International students (5): the percentage of current students whose country of residence and citizenship differs from the country in which they study (the latter is the published figure), as well as their diversity by citizenship.

International board (2): percentage of the board whose citizenship differs from the country in which the business school is situated.

International course experience (5): percentage of classroom teaching hours that are conducted outside the country in which the business school is situated.

Extra languages (1): number of extra languages required to be learnt during the programme. Some schools may require knowledge of more than one language on entry to the programme and on graduation.

* Programme not fully available in English.

Faculty with doctorates (5): percentage of full-time faculty with a doctoral degree.

FT research rank (10): calculated according to the number of articles published by a school’s current full-time faculty members in 50 academic and practitioner journals between January 2017 and May 2020. The rank combines the absolute number of publications with the number weighted relative to the faculty’s size.

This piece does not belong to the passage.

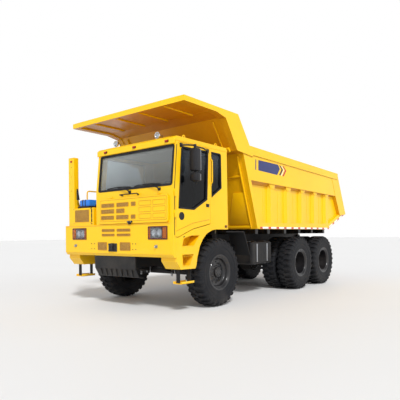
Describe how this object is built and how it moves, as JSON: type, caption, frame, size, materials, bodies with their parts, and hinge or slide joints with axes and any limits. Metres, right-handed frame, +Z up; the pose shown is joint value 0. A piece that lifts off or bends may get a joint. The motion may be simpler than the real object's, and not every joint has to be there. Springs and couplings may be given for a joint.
{
  "type": "mining dump truck",
  "caption": "Off-highway mining dump truck with an offset forward cab, tandem twin rear axles and a rear-tipping bed whose canopy covers the cab.",
  "frame": {"origin": "middle of the whole footprint at ground level, under the tyres", "axes": "+X towards the truck's left (driver's) side, -Y towards its front, +Z up; the chassis middle plane is at x = -0.10"},
  "size_m": [3.74, 8.937, 4.284],
  "materials": {
    "yellow_paint": "semi-gloss enamel with light dust",
    "chassis_black": "satin black chassis paint",
    "machined_steel": "ground steel",
    "tyre_rubber": "matt rubber with chevron lugs",
    "rim_black": "gloss black rim paint",
    "cab_glass": "tinted safety glass",
    "lamp_lens": "clear and amber lens",
    "cab_plastic": "grained black plastic",
    "seat_fabric": "woven seat cloth",
    "tank_plastic": "blue moulded plastic"
  },
  "bodies": {
    "chassis": {"air_tank": "chassis_black", "bogie_suspension": "chassis_black", "cab_floor": "chassis_black", "cab_roof": "yellow_paint", "cab_shell": "yellow_paint", "coolant_tank": "tank_plastic", "dashboard": "cab_plastic", "driver_seat_base": "cab_plastic", "driver_seat_pad": "seat_fabric", "engine_and_gearbox": "machined_steel", "fender_left": "yellow_paint", "fender_right": "yellow_paint", "front_axle": "chassis_black", "front_bumper": "yellow_paint", "fuel_tank": "chassis_black", "headlight_left": "lamp_lens", "headlight_right": "lamp_lens", "main_frame": "chassis_black", "middle_axle": "chassis_black", "propeller_shaft": "machined_steel", "quarter_glass": "cab_glass", "radiator_guard": "chassis_black", "rear_axle": "chassis_black", "rear_glass": "cab_glass", "right_deck": "yellow_paint", "right_glass": "cab_glass", "steering_wheel": "cab_plastic", "step_left": "yellow_paint", "step_right": "yellow_paint", "tow_coupler": "chassis_black", "windshield": "cab_glass"},
    "knuckle_left": {"knuckle_left": "chassis_black"},
    "knuckle_right": {"knuckle_right": "chassis_black"},
    "tie_rod": {"tie_rod": "chassis_black"},
    "wheel_front_left": {"wheel_front_left": "tyre_rubber"},
    "wheel_front_right": {"wheel_front_right": "tyre_rubber"},
    "wheel_middle_left": {"wheel_middle_left": "tyre_rubber"},
    "wheel_middle_right": {"wheel_middle_right": "tyre_rubber"},
    "wheel_rear_left": {"wheel_rear_left": "tyre_rubber"},
    "wheel_rear_right": {"wheel_rear_right": "tyre_rubber"},
    "cab_door": {"door_left": "yellow_paint", "door_glass": "cab_glass", "mirror_left": "cab_plastic"},
    "service_flap": {"grille_flap": "yellow_paint"},
    "dump_bed": {"bed_canopy": "yellow_paint", "bed_floor": "yellow_paint", "bed_front_wall": "yellow_paint", "bed_side_left": "yellow_paint", "bed_side_right": "yellow_paint", "bed_subframe": "chassis_black"},
    "hoist_barrel": {"hoist_barrel": "machined_steel"},
    "hoist_stage_1": {"hoist_stage_1": "machined_steel"},
    "hoist_stage_2": {"hoist_stage_2": "machined_steel"},
    "hoist_stage_3": {"hoist_stage_3": "machined_steel"},
    "hoist_rod": {"hoist_rod": "machined_steel"}
  },
  "joints": [
    {"name": "steer_left", "type": "hinge", "parent": "chassis", "child": "knuckle_left", "pos_m": [0.93, -2.8085, 0.74141], "axis": [0, 0, 1], "range_deg": [-30, 30]},
    {"name": "steer_right", "type": "hinge", "parent": "chassis", "child": "knuckle_right", "pos_m": [-1.13, -2.8085, 0.74141], "axis": [0, 0, 1], "range_deg": [-30, 30]},
    {"name": "tie_rod_turn", "type": "hinge", "parent": "knuckle_left", "child": "tie_rod", "pos_m": [0.93, -2.3885, 0.64076], "axis": [0, 0, 1], "range_deg": [-30, 30]},
    {"name": "roll_front_left", "type": "hinge", "parent": "knuckle_left", "child": "wheel_front_left", "pos_m": [1.34, -2.8085, 0.74141], "axis": [1, 0, 0], "continuous": true},
    {"name": "roll_middle_left", "type": "hinge", "parent": "chassis", "child": "wheel_middle_left", "pos_m": [1.19, 0.9915, 0.74141], "axis": [1, 0, 0], "continuous": true},
    {"name": "roll_rear_left", "type": "hinge", "parent": "chassis", "child": "wheel_rear_left", "pos_m": [1.19, 2.5915, 0.74141], "axis": [1, 0, 0], "continuous": true},
    {"name": "roll_front_right", "type": "hinge", "parent": "knuckle_right", "child": "wheel_front_right", "pos_m": [-1.54, -2.8085, 0.74141], "axis": [1, 0, 0], "continuous": true},
    {"name": "roll_middle_right", "type": "hinge", "parent": "chassis", "child": "wheel_middle_right", "pos_m": [-1.39, 0.9915, 0.74141], "axis": [1, 0, 0], "continuous": true},
    {"name": "roll_rear_right", "type": "hinge", "parent": "chassis", "child": "wheel_rear_right", "pos_m": [-1.39, 2.5915, 0.74141], "axis": [1, 0, 0], "continuous": true},
    {"name": "door_swing", "type": "hinge", "parent": "chassis", "child": "cab_door", "pos_m": [1.616, -4.3535, 2.4], "axis": [0, 0, -1], "range_deg": [0, 70]},
    {"name": "flap_lift", "type": "hinge", "parent": "chassis", "child": "service_flap", "pos_m": [0.485, -4.4085, 2.372], "axis": [-1, 0, 0], "range_deg": [0, 80]},
    {"name": "bed_tip", "type": "hinge", "parent": "chassis", "child": "dump_bed", "pos_m": [-0.1, 3.3415, 1.45], "axis": [-1, 0, 0], "range_deg": [0, 45]},
    {"name": "hoist_swing", "type": "hinge", "parent": "chassis", "child": "hoist_barrel", "pos_m": [-0.1, -2.0885, 1.24], "axis": [-1, 0, 0], "range_deg": [0, 25.06]},
    {"name": "hoist_stage_1_slide", "type": "slide", "parent": "hoist_barrel", "child": "hoist_stage_1", "axis": [0, 0.0496, 0.9988], "range_m": [0, 1.0069]},
    {"name": "hoist_stage_2_slide", "type": "slide", "parent": "hoist_stage_1", "child": "hoist_stage_2", "axis": [0, 0.0496, 0.9988], "range_m": [0, 1.0069]},
    {"name": "hoist_stage_3_slide", "type": "slide", "parent": "hoist_stage_2", "child": "hoist_stage_3", "axis": [0, 0.0496, 0.9988], "range_m": [0, 1.0069]},
    {"name": "hoist_rod_slide", "type": "slide", "parent": "hoist_stage_3", "child": "hoist_rod", "axis": [0, 0.0496, 0.9988], "range_m": [0, 1.0069]}
  ],
  "couplings": [
    {"joint": "steer_right", "follows": "steer_left", "ratio": 1},
    {"joint": "tie_rod_turn", "follows": "steer_left", "ratio": -1},
    {"joint": "hoist_swing", "follows": "bed_tip", "ratio": 0.5565},
    {"joint": "hoist_stage_1_slide", "follows": "bed_tip", "m_per_rad": 1.2814},
    {"joint": "hoist_stage_2_slide", "follows": "bed_tip", "m_per_rad": 1.2814},
    {"joint": "hoist_stage_3_slide", "follows": "bed_tip", "m_per_rad": 1.2814},
    {"joint": "hoist_rod_slide", "follows": "bed_tip", "m_per_rad": 1.2814}
  ]
}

Corporate social responsibility rank (3): proportion of core courses dedicated to CSR, ethical, social and environmental issues

Overall Satisfaction: average evaluation by alumni of the course, scored out of 10. After alumni answered various questions about their EMBA experience, they were asked to rate their overall satisfaction, on a 10-point scale.

† Includes data for the current year and the one or two preceding years where available.

†† For the three gender-related criteria, schools that have 50:50 (male:female) composition receive the highest possible score.